You will need to use the geographic and political terms found in the readings but you should also use the editor’s
footnotes to identify places with their modern names as well. The presumption is that the general direction of
transport is from west to east.
This option will require making some educated inferences about relative values in their cultural settings.
Commercial transactions did happen but we cannot be certain that the parties were all pleased with the fairness of
the outcomes. Hints of grumblings in the documents are a clue to unstated values and frustrations. Be sensitive
and even creative in your reading and interpreting.
Documents useful to this option are 6, 7, 9, 13, 16, 18, 19, 20, 21, 23, 25, 26, 27, 28, 30, 32, 33.
4. Write your response as an essay, developed in the following sequence:
On the right side of the top of the first page, give your name. Include your name and page number in a header on
all subsequent pages.
At the very beginning, state the option you have selected. A thoughtful answer should then begin with a little
bit of historical context (information drawn from the text and the reader introduction) in order to set up the
selected question and your answer. You will need to address two items in particular. The first, which will take
about a paragraph, will be a very concise summary of the nature of the Silk Road, and will be documented from the
Introduction and the Spielvogel text. The second, which may be as brief as a single sentence, will explain to the
reader that you will be giving focus to an imaginary garment, adding whatever other information you think
relevant.
Structure your answer in whatever way seems most appropriate to you. You may keep your evidence from each of your
sources discrete and separate, or you may combine and interweave the material for purposes of argument and
stylistic development.
Quote appropriately, perhaps even generously, using quotation marks and always indicating sources. In the text of
the paper, wherever you provide a specific item or quotation or paraphrase from one of your listed sources,
include the author and page within parentheses. Please note that some documents will be important only for
identifying a single trade town and nothing more, but if that is where you found the information, you must include
the reference in text and at the end of the essay.
Make appropriate connections and assessments.
The end result will be an essay of two-five pages of text. The text should be typed, double spaced, in a standard
font such as 12 point Times New Roman. All sources used should be properly acknowledged.

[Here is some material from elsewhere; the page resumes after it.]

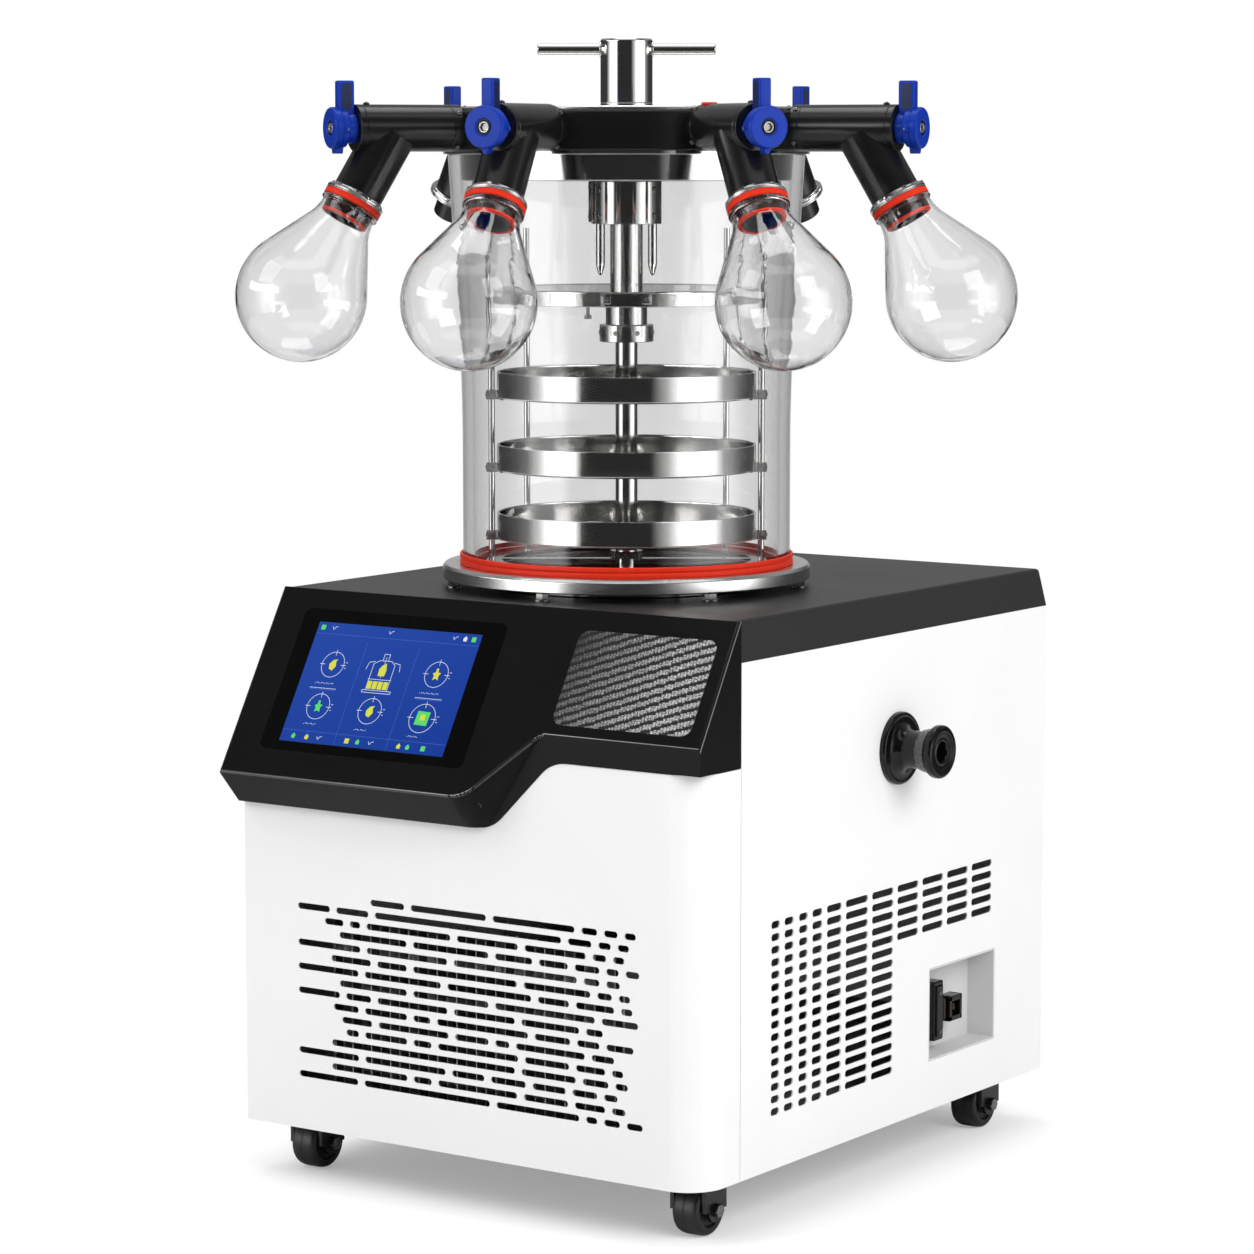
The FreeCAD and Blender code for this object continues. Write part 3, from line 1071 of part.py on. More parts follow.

5. Include a separate Sources and References page at the end of your essay, giving the complete bibliographic
information on your sources. The page will, for most of the papers, include five, six, or seven items. For this
paper, do not alphabetize the individual documents from the reader. Instead, list them in the order they appear
in the little book of readings. Begin with the editor’s Introduction as the first item. The second, third, and
fourth items (and possibly more) will be the numbered selections used in the paper. These should all be followed
by a complete citation for the course textbook by Spielvogel, and then by any other sources consulted for the
project. A model of a partial page is the following, and please note that the style is something of a mix of MLA
and APA. For this project, translators’ names do not need to be listed for the items in the reader.
Liu, Xinru, “Introduction: From the rise of the silk roads to a Eurasian market system,” in The Silk Roads. A
brief history with documents. Edited by Xinru Liu. (Boston: Bedford/St. Martin’s, 2006). Pages 1-33.
Polo, Marco, “The Travels of Marco Polo, the Venetian,” Document 33 in The Silk Roads. A brief history with
documents. Edited by Xinru Liu. (Boston: Bedford/St. Martin’s, 2006). Pages 166-168.
Complete the page with the documents and other sources you have selected for the paper.